MATERIAL PROVIDED:
# # # # # # #
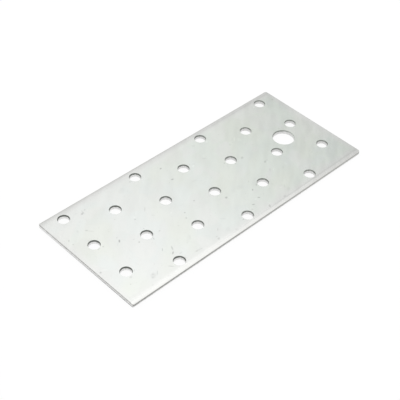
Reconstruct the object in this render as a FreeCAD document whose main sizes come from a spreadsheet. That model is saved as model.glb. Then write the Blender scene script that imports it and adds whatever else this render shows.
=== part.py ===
"""Flat mending plate: galvanised sheet steel with a staggered field of nail holes and one larger hole.

The plate lies flat. The origin is at the middle of its underside, X runs along its length and Z points up.
A cut rounds over the face where the tool goes in, then shears a smooth straight land, and ends in a break-out
that slants away. The outer edges are cut from the top face and the holes are punched from the underside, so
the edges are rounded at the top and the holes are widest there.
"""
import FreeCAD, Part
import math
import os

import Sketcher
from FreeCAD import Vector

SIZES = {
    # sheet, in millimetres like every size here
    "plate_length": 139.0,
    "plate_width": 60.0,
    "sheet_thickness": 2.0,
    "corner_radius": 0.8,
    # long edges, slit from the coil, which draws their upper edge down over a wide strip
    "slit_roll_width": 1.6,
    "slit_roll_depth": 0.5,
    "slit_breakout_height": 0.5,
    # ends, cropped off in the press with a tight edge
    "crop_roll_width": 0.4,
    "crop_roll_depth": 0.12,
    "crop_breakout_height": 0.7,
    # how far the break-out of an outer edge slants in
    "edge_breakout_setback": 0.08,
    # holes, punched into a die that is a little wider than the punch
    "nail_hole_radius": 2.5,
    "large_hole_radius": 5.0,
    "hole_roll_width": 0.25,
    "hole_roll_depth": 0.1,
    "hole_breakout_height": 0.7,
    "hole_breakout_setback": 0.23,
    # nail holes: rows across the plate, each shifted to the other side of the centre line than the last
    "row_pitch": 20.0,
    "hole_pitch": 20.0,
    "row_shift": 5.0,
    "least_end_margin": 9.0,
    "least_side_margin": 4.8,
    # how far the cutting outlines reach past the sheet
    "tool_overrun": 1.0,
}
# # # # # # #
WORK INSTRUCTIONS:
Print the listing above from its first line through the line with "from FreeCAD import Vector", and stop there.

SOLUTION BELOW:
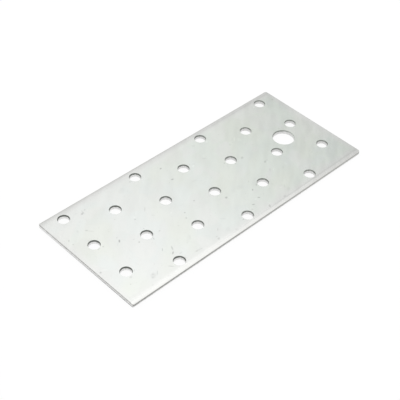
Reconstruct the object in this render as a FreeCAD document whose main sizes come from a spreadsheet. That model is saved as model.glb. Then write the Blender scene script that imports it and adds whatever else this render shows.
=== part.py ===
"""Flat mending plate: galvanised sheet steel with a staggered field of nail holes and one larger hole.

The plate lies flat. The origin is at the middle of its underside, X runs along its length and Z points up.
A cut rounds over the face where the tool goes in, then shears a smooth straight land, and ends in a break-out
that slants away. The outer edges are cut from the top face and the holes are punched from the underside, so
the edges are rounded at the top and the holes are widest there.
"""
import FreeCAD, Part
import math
import os

import Sketcher
from FreeCAD import Vector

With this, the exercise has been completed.